Authorizing Display Capture

This document provides recommends that implementations provide additional limitations on the mechanisms used to affirm user consent. These limitations are designed to mitigate the security and privacy risks that the API poses.

Two forms of consent interaction are described: active user consent and a range of elevated permissions. These are non-normative recommandations only.

Active User Consent

Active user consent is sufficient where there is little or no risk of an application gaining information that the user did not intend to share. These cases can be identified by those where the application that requests capture has no control over what is rendered to the captured display surface.

To prevent applications from limiting the available choices presented to a user with the goal of promoting a particular choice, the getDisplayMedia API does not permit the use of constraints to narrow the set of options presented.

Elevated Permissions

It is strongly advised that elevated permissions be required to access any display surface that might be used to circumvent cross-origin protections for content. The key goal of this consent process is not just to demonstrate that a user intends to share content, but to also to determine that the user exhibits an elevated level of trust in the application that is being granted access.

Several different controls might be provided to grant elevated permissions. This section describes several different capabilities that could be independently granted. A user agent might opt to prohibit access to any capability that requires elevated permissions.

If access to these surfaces is supported, it is strongly advised that any mechanism to acquire elevated permissions not rely solely on simple prompts for user consent. Any action needs to ensure that a decision to authorize an application with elevated privileges is deliberate. For instance, a user agent might require a process equivalent to software installation to signify that user consent for elevated permissions is granted.

An elevated permissions experience could allow the user agent to communicate the risks associated with enabling this feature, or at least to convey the need for augmented trust in the application.

Note that elevated permissions are not a substitute for active user consent. It is advised that user agents still present users with the ability to select what is shared, even for applications that have elevated permissions.

Capabilities Depending on Elevated Permissions

Elevated permissions are recommended as a prerequisite for access to capture of monitor or browser display surfaces. Note that capture of a complete monitor is included because this could include a window from the user agent.

Similarly, elevated permissions are a recommended prerequisite for access to logical display surfaces, where that would not ordinarily be provided.

A user agent SHOULD persist any elevated permissions that are granted to an origin. An elevated permissions process in part relies on its novelty to ensure that it correctly captures user intent.

Feedback and Interface During Capture

Implementations are advised to provide user feedback and control mechanisms similar to those offered users when sharing a camera or microphone, as recommended in [[GETUSERMEDIA]].

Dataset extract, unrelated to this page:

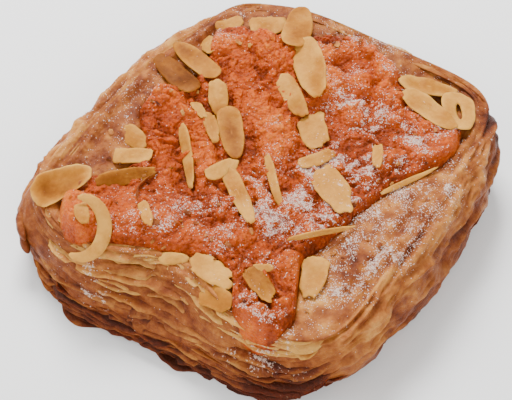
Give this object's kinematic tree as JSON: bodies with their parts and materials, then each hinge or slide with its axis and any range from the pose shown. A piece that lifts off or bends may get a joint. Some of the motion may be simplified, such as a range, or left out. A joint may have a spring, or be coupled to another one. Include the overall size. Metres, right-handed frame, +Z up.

It is important that a user be aware that content is being shared when content is actively being captured. User agents are advised to display a prominent indicator while content is being captured. In addition to an indicator, a user agent is advised to provide a means to learn precisely what is being shared; while this capability is trivially provided by an application by rendering the captured content, this information allows a user to accurately assess what is being shared.

In addition to feedback mechanisms, a means to for the user to stop any active capture is advisable.